8 Eppur si muove! E no entanto ele move-se, terá desabafado Galileu depois do seu processo. E move-se mesmo. O mundo muda e por vezes muito mais depressa do que imaginamos.
Quem porventura já viu a terceira temporada da série The Crown terá bem presente dois episódios que têm por centro a indústria britânica do carvão – Aberfan, que retrata um terrível desastre numa mina em 1966, e Imbroglio, que tem como pano de fundo um a greve dos mineiros que colocou o Reino Unidos às escuras em 1973-74. E fica com a clara noção de que o país aí representado já não existe, nem a forma como ele usava a energia e o seu carvão – o mesmo carvão que lhe permitira liderar a Revolução Industrial dois séculos antes.

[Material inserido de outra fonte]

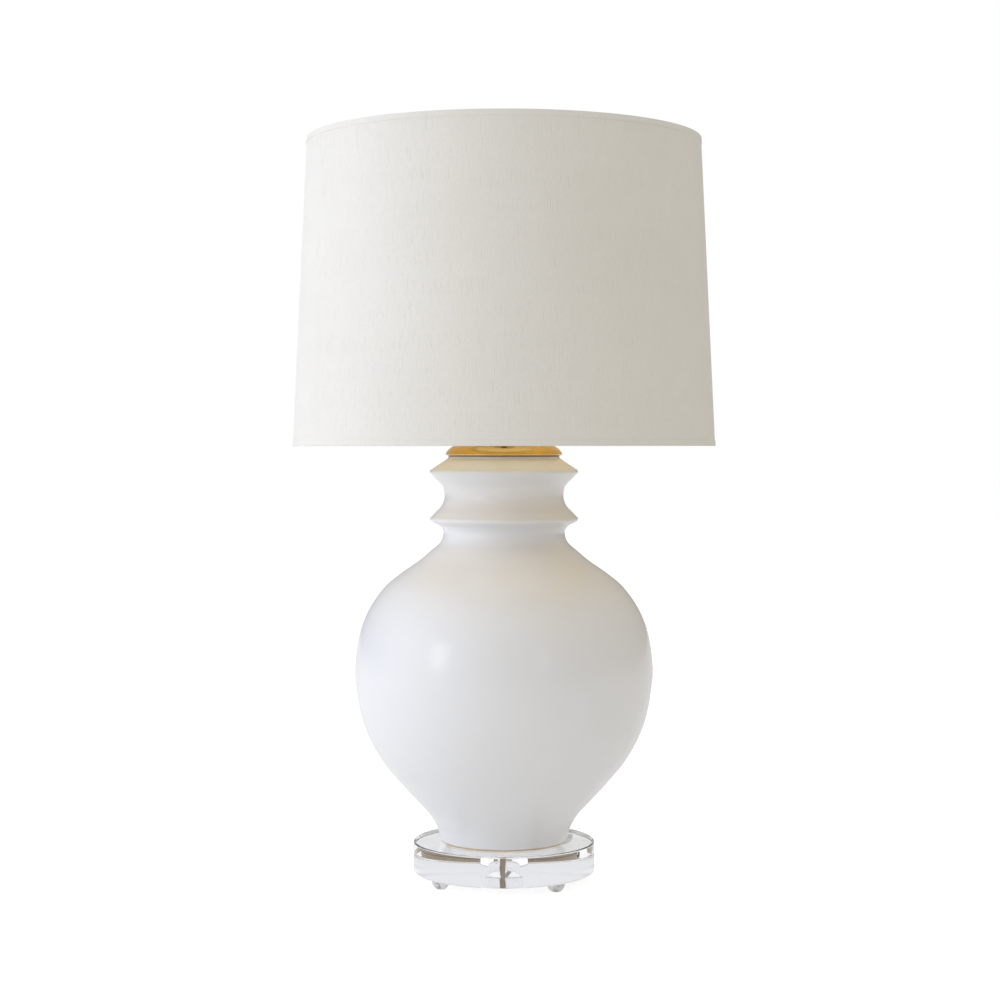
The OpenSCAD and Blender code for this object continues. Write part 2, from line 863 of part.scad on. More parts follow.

Recordo-me que nessa altura se previa a morte de todas as florestas europeias por causa das chuvas ácidas, um problema que desapareceu de um continente onde há hoje mais florestas e até mais vida selvagem. Tal como desapareceu o famoso “fog” de Londres, também magistralmente retratado num anterior episódio de The Crown, ainda com Churchill como primeiro-ministro.
O mundo nem sempre evolui para pior, para o apocalipse. Na verdade, quando ele fica realmente pior é quando os “cavaleiros do Apocalipse” tomam conta dele.
Ora, Greta Thunberg está a transformar-se numa nova encarnação desses messias salvadores que, no fim do dia, destroem tudo. A adolescente que antes só falava de clima e ambiente tem-se tornado mais agressiva e, no passado dia 29 de Novembro, publicou no Project Syndicate um artigo, com outras activistas, onde anunciavam um programa muito mais vasto: “A crise climática não é só sobre ambiente. É uma crise de direitos humanos, de justiça e de vontade política. Foi criada e alimentada pelos sistemas coloniais, racistas e patriarcais. Temos de os desmantelar a todos. Os nossos líderes políticos não estão mais à altura das suas responsabilidades”.
Isto não é um programa de uma adolescente ingénua e bem intencionada – é uma agenda revolucionária que nada tem de ambientalista e muito menos de humanista. Será que quem a vai escutar em Madrid tem coragem para lhe dizer isso mesmo?